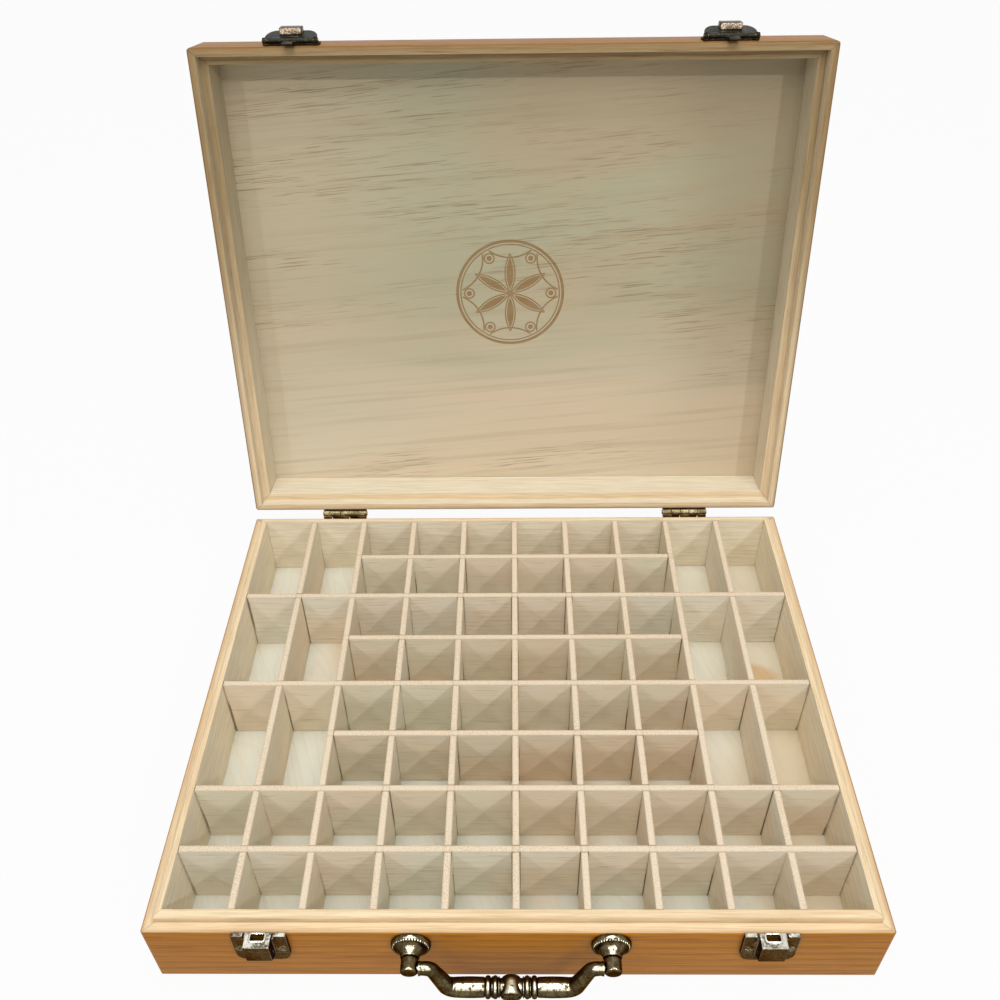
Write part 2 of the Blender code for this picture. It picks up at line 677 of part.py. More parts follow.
def keeper_mesh():
    """Latch keeper, its top edge at z = 0: two ears, a hollow box between them and a window in its top."""
    half = KEEPER_WIDTH / 2
    ears = rounded_rectangle(-half, half, -KEEPER_HEIGHT, 0, KEEPER_CORNER, KEEPER_TOP_CORNER)
    keeper = slab(ears, GAP, KEEPER_EAR_PROUD)
    box_half = KEEPER_BOX_WIDTH / 2
    shell = [(GAP, 0), (KEEPER_BOX_PROUD, 0), (KEEPER_BOX_PROUD, -KEEPER_BOX_FRONT)]
    shell.append((KEEPER_EAR_PROUD, -KEEPER_BOX_HEIGHT))
    shell.append((GAP, -KEEPER_BOX_HEIGHT))
    keeper = fused(keeper, strip(shell, -box_half, box_half))
    inner_half = box_half - KEEPER_SHEET
    inner_out = KEEPER_BOX_PROUD - KEEPER_SHEET
    inner_low = KEEPER_BOX_HEIGHT - KEEPER_SHEET
    hollow = [(-OVERRUN, -KEEPER_SHEET), (inner_out, -KEEPER_SHEET), (inner_out, KEEPER_SHEET / 2 - KEEPER_BOX_FRONT)]
    hollow.append((KEEPER_EAR_PROUD - KEEPER_SHEET / 2, -inner_low))
    hollow.append((-OVERRUN, -inner_low))
    keeper = cut(keeper, strip(hollow, -inner_half, inner_half))
    window = [(WINDOW_NEAR, -2 * KEEPER_SHEET), (WINDOW_FAR, -2 * KEEPER_SHEET)]
    window += [(WINDOW_FAR, OVERRUN), (WINDOW_NEAR, OVERRUN)]
    keeper = cut(keeper, strip(window, -WINDOW_WIDTH / 2, WINDOW_WIDTH / 2))
    for side in (-1, 1):
        notch_near = side * (box_half + GAP)
        notch_far = side * (box_half + GAP + KEEPER_NOTCH_WIDTH)
        notch = [(-OVERRUN, -KEEPER_NOTCH_DEPTH), (KEEPER_BOX_PROUD, -KEEPER_NOTCH_DEPTH)]
        notch += [(KEEPER_BOX_PROUD, OVERRUN), (-OVERRUN, OVERRUN)]
        keeper = cut(keeper, strip(notch, min(notch_near, notch_far), max(notch_near, notch_far)))
        keeper = cut(keeper, countersink(side * KEEPER_SCREW_X, -KEEPER_SCREW_DROP, KEEPER_EAR_PROUD))
    return keeper


def build_keepers():
    top_z = BASE_HEIGHT + KEEPER_ABOVE_RIM
    for name, x in front_hardware_x().items():
        node(f"{name}_keeper", keeper_mesh(), "worn_nickel", at=(x, FRONT_FACE_Y, top_z))
        for number, side in enumerate((-1, 1), start=1):
            place = (x + side * KEEPER_SCREW_X, FRONT_FACE_Y, top_z - KEEPER_SCREW_DROP)
            node(f"{name}_keeper_screw_{number}", screw_mesh(KEEPER_EAR_PROUD), "old_brass", at=place)


def latch_plate_mesh():
    """Plate on the lid's front with a pin lug at each end; the pin's axis is the origin."""
    near = GAP - LATCH_AXIS_PROUD
    far = near + LATCH_PLATE_THICKNESS
    half = LATCH_WIDTH / 2
    outline = rounded_rectangle(
        -half, half, LATCH_PLATE_START, LATCH_PLATE_END, LATCH_PLATE_THICKNESS, LATCH_PLATE_CORNER
    )
    plate = slab(outline, near, far)
    web = [(near, -LUG_RADIUS / 2), (0, -LUG_RADIUS / 2), (far, LATCH_PLATE_START + LUG_RADIUS)]
    web.append((near, LATCH_PLATE_START + LUG_RADIUS))
    for left in (-half, half - LUG_WIDTH):
        right = left + LUG_WIDTH
        plate = fused(plate, strip(web, left, right), cylinder_x(LUG_RADIUS, left, right))
    return cut(plate, cylinder_x(LATCH_BORE_RADIUS, -half - OVERRUN, half + OVERRUN))


def lever_mesh():
    """Latch lever lying flat: barrel on the pin at the origin, flap up, tongue down and leaning out."""
    half = LATCH_WIDTH / 2 - LUG_WIDTH - LEVER_SIDE_GAP
    sheet = LEVER_SHEET / 2
    shoulder, far_half = LEVER_SHOULDER_WIDTH / 2, LEVER_TIP_WIDTH / 2
    shoulder_start = LUG_RADIUS + LEVER_SIDE_GAP
    round_start = shoulder_start + LEVER_SHOULDER_SIDE
    flap = [(half, 0), (half, shoulder_start), (shoulder, shoulder_start)]
    for step in range(LEVER_STEPS + 1):
        angle = math.pi / 2 * step / LEVER_STEPS
        x = far_half + (shoulder - far_half) * math.cos(angle)
        flap.append((x, round_start + (LEVER_LENGTH - round_start) * math.sin(angle)))
    flap += [(-x, up) for x, up in reversed(flap)]
    lever = fused(slab(flap, -sheet, sheet), cylinder_x(BARREL_RADIUS, -half, half))

    thumb = [(0, THUMB_NEAR), (THUMB_NEAR_HEIGHT, THUMB_NEAR), (THUMB_FAR_HEIGHT, THUMB_FAR), (0, THUMB_FAR)]
    block = bevelled(strip(thumb, -THUMB_WIDTH / 2, THUMB_WIDTH / 2), THUMB_BEVEL)
    lever = fused(lever, block)

    root, tip = TONGUE_ROOT_WIDTH / 2, TONGUE_TIP_WIDTH / 2
    outline = [(-root, 0), (root, 0), (tip, -TONGUE_TAPER), (tip, -TONGUE_LENGTH)]
    outline += [(-tip, -TONGUE_LENGTH), (-tip, -TONGUE_TAPER)]
    middle = -TONGUE_SETBACK
    out = middle + TONGUE_THICKNESS / 2
    tongue = slab(outline, middle - TONGUE_THICKNESS / 2, out)
    barb = [(middle, BARB_LENGTH - TONGUE_LENGTH), (out + BARB_DEPTH, BARB_LENGTH - TONGUE_LENGTH)]
    barb += [(out, GAP - TONGUE_LENGTH), (middle, GAP - TONGUE_LENGTH)]
    tongue = fused(tongue, strip(barb, GAP - tip, tip - GAP))
    lever = fused(lever, turned_about_x(tongue, -LEVER_LIFT))
    return cut(lever, cylinder_x(LATCH_BORE_RADIUS, -half - OVERRUN, half + OVERRUN))


def build_latches(lid):
    axis_y = FRONT_FACE_Y - LATCH_AXIS_PROUD
    axis_z = LID_RIM_Z + LATCH_AXIS_ABOVE_RIM
    for name, x in front_hardware_x().items():
        axis = (x, axis_y, axis_z)
        node(f"{name}_latch_plate", latch_plate_mesh(), "dark_bronze", at=axis, carrier=lid)
        pin_half = LATCH_WIDTH / 2 + LATCH_PIN_PROUD
        pin = cylinder_x(LATCH_PIN_RADIUS, -pin_half, pin_half, sides=SCREW_SIDES)
        node(f"{name}_latch_pin", pin, "old_brass", at=axis, carrier=lid)
        lever_axis = axis_empty(f"{name}_lever_axis", axis, LEVER_LIFT, carrier=lid)
        node(f"{name}_latch_lever", lever_mesh(), "dark_bronze", at=axis, carrier=lever_axis)


def post_mesh(inner_side):
    """Handle post on the face y = 0 about its own centre; the bail enters it from the inner side."""
    flare = ROSETTE_RADIUS - POST_NECK_RADIUS
    flare_depth = FLARE_END - ROSETTE_THICKNESS
    profile = [(ROSETTE_RADIUS - POST_END_ROUND, GAP), (ROSETTE_RADIUS, ROSETTE_THICKNESS / 2)]
    for depth_share, radius_share in FLARE_SHARES:
        radius = POST_NECK_RADIUS + flare * radius_share
        profile.append((radius, ROSETTE_THICKNESS + flare_depth * depth_share))
    profile.append((POST_RADIUS - POST_GROOVE_DEPTH, FLARE_END + POST_GROOVE_WIDTH / 2))
    profile.append((POST_RADIUS, FLARE_END + POST_GROOVE_WIDTH))
    dome = arc((POST_RADIUS - POST_END_ROUND, POST_PROUD - POST_END_ROUND), POST_END_ROUND, 0, 90)
    profile += dome
    post = turned(profile, POST_SIDES)
    thread = turned([(BOLT_HOLE_RADIUS, -OVERRUN), (BOLT_HOLE_RADIUS, BOLT_INTO_POST + GAP)], SCREW_SIDES)
    reach = sorted((inner_side * (POST_RADIUS - PIVOT_DEPTH - GAP), inner_side * (POST_RADIUS + OVERRUN)))
    pivot = cylinder_x(PIVOT_HOLE_RADIUS, reach[0], reach[1], sides=SCREW_SIDES, at=(PIVOT_PROUD, 0))
    return cut(post, thread, pivot)


def bolt_mesh():
    """Machine screw of a post; the front board's inner face lies WALL in from the outer face y = 0."""
    head_start = -WALL - GAP
    profile = [
        (BOLT_HEAD_RADIUS - BOLT_HEAD_HEIGHT / 2, head_start - BOLT_HEAD_HEIGHT),
        (BOLT_HEAD_RADIUS, head_start - BOLT_HEAD_HEIGHT / 2),
        (BOLT_HEAD_RADIUS, head_start),
        (BOLT_RADIUS, head_start),
        (BOLT_RADIUS, BOLT_INTO_POST),
    ]
    return turned(profile, SCREW_SIDES)


def bail_stations():
    """Centre (x, z) and radius along the bail from its middle to its right end, pivot axis at z = 0."""
    stations = [(0, CENTRE_RADIUS), (CENTRE_HALF, CENTRE_RADIUS)]
    for ring in range(RINGS):
        start = RINGS_START + ring * RING_PITCH
        middle = start + RING_WIDTH / 2
        stations += [(start, GROOVE_RADIUS), (start + RING_WIDTH / 4, RING_RADIUS - (RING_RADIUS - BAR_RADIUS) / 3)]
        stations += [(middle, RING_RADIUS), (start + RING_WIDTH * 3 / 4, RING_RADIUS - (RING_RADIUS - BAR_RADIUS) / 3)]
        stations.append((start + RING_WIDTH, GROOVE_RADIUS))
    stations.append((RINGS_START + RINGS * RING_PITCH, BAR_RADIUS))
    path = [(x, -BAR_DROP, radius) for x, radius in stations]
    for step in range(BEND_STEPS + 1):
        angle = ARM_SLOPE * step / BEND_STEPS
        rise = LOWER_BEND * (1 - math.cos(angle))
        path.append((ARM_START_X + LOWER_BEND * math.sin(angle), rise - BAR_DROP, BAR_RADIUS))
    bends_height = (LOWER_BEND + UPPER_BEND) * (1 - math.cos(ARM_SLOPE))
    straight = (BAR_DROP - bends_height) / math.tan(ARM_SLOPE)
    arm_end_x = ARM_START_X + (LOWER_BEND + UPPER_BEND) * math.sin(ARM_SLOPE) + straight
    for step in range(BEND_STEPS, -1, -1):
        angle = ARM_SLOPE * step / BEND_STEPS
        fall = UPPER_BEND * (1 - math.cos(angle))
        path.append((arm_end_x - UPPER_BEND * math.sin(angle), -fall, ARM_RADIUS))
    shoulder = HANDLE_SPACING / 2 - POST_RADIUS - GAP
    path += [(shoulder, 0, ARM_RADIUS), (shoulder, 0, PIVOT_RADIUS)]
    path.append((shoulder + GAP + PIVOT_DEPTH, 0, PIVOT_RADIUS))
    return path


def bail_mesh():
    """The bail hanging straight down from the pivot axis at the origin."""
    right = bail_stations()
    left = [(-x, z, radius) for x, z, radius in reversed(right[1:])]
    path = left + right
    rings = []
    for index, (x, z, radius) in enumerate(path):
        before = path[max(0, index - 1)]
        after = path[min(len(path) - 1, index + 1)]
        along = Vector((after[0] - before[0], 0, after[1] - before[1])).normalized()
        across = Vector((-along.z, 0, along.x))
        ring = []
        for side in range(BAIL_SIDES):
            angle = 2 * math.pi * side / BAIL_SIDES
            offset = across * (radius * math.cos(angle)) + Vector((0, radius * math.sin(angle), 0))
            ring.append(tuple(Vector((x, 0, z)) + offset))
        rings.append(ring)
    profile = [(BOSS_RADIUS - BOSS_ROUND, 0), (BOSS_RADIUS, BOSS_REACH - BOSS_ROUND)]
    profile.append((BOSS_RADIUS - BOSS_ROUND, BOSS_REACH))
    boss = moved(turned(profile, POST_SIDES), (0, 0, -BAR_DROP))
    return fused(lofted(rings), boss)


def build_handle():
    for name, x in handle_post_x().items():
        inner_side = 1 if name == "left" else -1
        place = (x, FRONT_FACE_Y, HANDLE_AXIS.z)
        node(f"{name}_handle_post", post_mesh(inner_side), "old_brass", at=place)
        node(f"{name}_handle_bolt", bolt_mesh(), "worn_nickel", at=place)
    bail_axis = axis_empty("handle_axis", HANDLE_AXIS, 0)
    node("handle_bail", bail_mesh(), "old_brass", at=HANDLE_AXIS, carrier=bail_axis)


def build():
    clear_scene()
    build_base_boards()
    build_bottom_panel()
    build_dividers()
    lid = axis_empty("lid_axis", HINGE_AXIS, -LID_OPENING)
    build_lid_boards(lid)
    build_lid_panel(lid)
    build_hinges(lid)
    build_keepers()
    build_latches(lid)
    build_handle()


build()
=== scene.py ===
"""The looks of a pine storage box for small oil bottles, open on a pale table.

The sections follow the object as it is put together: the view and the light, the base's boards and floor,
its dividers, the lid's boards and panel, the hinges, the keepers, the latches and the handle. Lengths are
in metres, but for the profiles of turned pieces, which are tables in millimetres.
"""

import json
import math

import bmesh
import bpy
import numpy as np
from mathutils import Matrix, Vector


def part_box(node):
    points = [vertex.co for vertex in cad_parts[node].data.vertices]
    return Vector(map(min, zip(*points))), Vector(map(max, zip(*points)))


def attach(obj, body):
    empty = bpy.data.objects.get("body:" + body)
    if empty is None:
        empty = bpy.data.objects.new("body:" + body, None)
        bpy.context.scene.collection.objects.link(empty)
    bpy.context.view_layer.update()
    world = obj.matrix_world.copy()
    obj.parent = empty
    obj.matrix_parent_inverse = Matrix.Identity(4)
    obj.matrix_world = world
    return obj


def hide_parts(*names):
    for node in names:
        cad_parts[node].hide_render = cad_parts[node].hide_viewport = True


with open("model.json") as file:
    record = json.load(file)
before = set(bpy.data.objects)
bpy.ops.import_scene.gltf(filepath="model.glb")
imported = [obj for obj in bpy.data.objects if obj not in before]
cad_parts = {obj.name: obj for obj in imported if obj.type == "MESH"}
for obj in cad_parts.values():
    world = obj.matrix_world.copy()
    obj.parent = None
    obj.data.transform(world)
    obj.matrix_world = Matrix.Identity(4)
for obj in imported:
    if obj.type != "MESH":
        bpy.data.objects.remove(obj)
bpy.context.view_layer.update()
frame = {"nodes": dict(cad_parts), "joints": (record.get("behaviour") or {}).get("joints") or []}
nodes = frame["nodes"]

# ---- View --------------------------------------------------------------------------------
# Someone about to pick a bottle looks down into the box from a little above the open lid's edge,
# standing in front of its middle.
VIEW_PLACE = (0.00005, -0.37487, 0.51433)
VIEW_FORWARD = Vector((-0.01418, 0.75542, -0.65509)).normalized()
VIEW_RIGHT = Vector((0.99989, 0.00745, -0.01306))
LENS_MM = 36.35
SENSOR_MM = 36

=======

AIM OF THE TASK
Print, please, the lines from the first line of the material through the line that contains "return keeper", exactly as written and with nothing added.

TASK RESULT
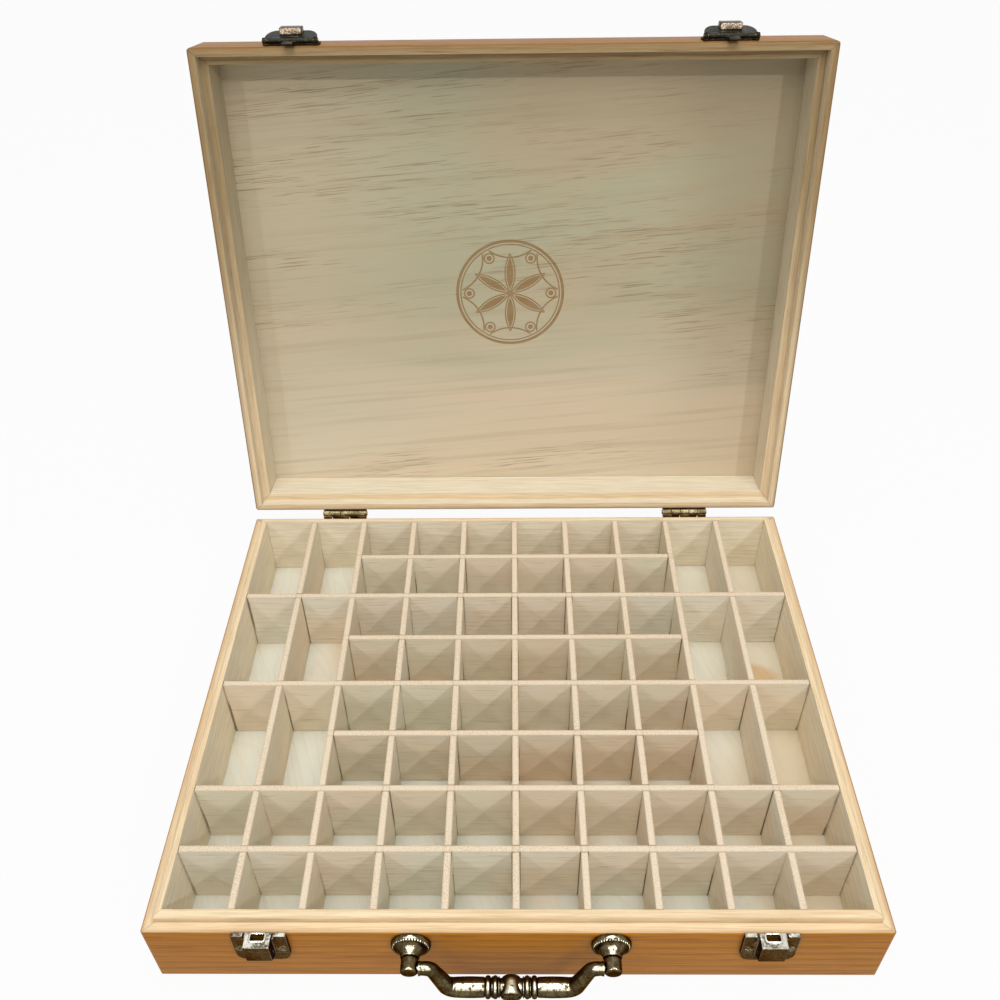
Write part 2 of the Blender code for this picture. It picks up at line 677 of part.py. More parts follow.
def keeper_mesh():
    """Latch keeper, its top edge at z = 0: two ears, a hollow box between them and a window in its top."""
    half = KEEPER_WIDTH / 2
    ears = rounded_rectangle(-half, half, -KEEPER_HEIGHT, 0, KEEPER_CORNER, KEEPER_TOP_CORNER)
    keeper = slab(ears, GAP, KEEPER_EAR_PROUD)
    box_half = KEEPER_BOX_WIDTH / 2
    shell = [(GAP, 0), (KEEPER_BOX_PROUD, 0), (KEEPER_BOX_PROUD, -KEEPER_BOX_FRONT)]
    shell.append((KEEPER_EAR_PROUD, -KEEPER_BOX_HEIGHT))
    shell.append((GAP, -KEEPER_BOX_HEIGHT))
    keeper = fused(keeper, strip(shell, -box_half, box_half))
    inner_half = box_half - KEEPER_SHEET
    inner_out = KEEPER_BOX_PROUD - KEEPER_SHEET
    inner_low = KEEPER_BOX_HEIGHT - KEEPER_SHEET
    hollow = [(-OVERRUN, -KEEPER_SHEET), (inner_out, -KEEPER_SHEET), (inner_out, KEEPER_SHEET / 2 - KEEPER_BOX_FRONT)]
    hollow.append((KEEPER_EAR_PROUD - KEEPER_SHEET / 2, -inner_low))
    hollow.append((-OVERRUN, -inner_low))
    keeper = cut(keeper, strip(hollow, -inner_half, inner_half))
    window = [(WINDOW_NEAR, -2 * KEEPER_SHEET), (WINDOW_FAR, -2 * KEEPER_SHEET)]
    window += [(WINDOW_FAR, OVERRUN), (WINDOW_NEAR, OVERRUN)]
    keeper = cut(keeper, strip(window, -WINDOW_WIDTH / 2, WINDOW_WIDTH / 2))
    for side in (-1, 1):
        notch_near = side * (box_half + GAP)
        notch_far = side * (box_half + GAP + KEEPER_NOTCH_WIDTH)
        notch = [(-OVERRUN, -KEEPER_NOTCH_DEPTH), (KEEPER_BOX_PROUD, -KEEPER_NOTCH_DEPTH)]
        notch += [(KEEPER_BOX_PROUD, OVERRUN), (-OVERRUN, OVERRUN)]
        keeper = cut(keeper, strip(notch, min(notch_near, notch_far), max(notch_near, notch_far)))
        keeper = cut(keeper, countersink(side * KEEPER_SCREW_X, -KEEPER_SCREW_DROP, KEEPER_EAR_PROUD))
    return keeper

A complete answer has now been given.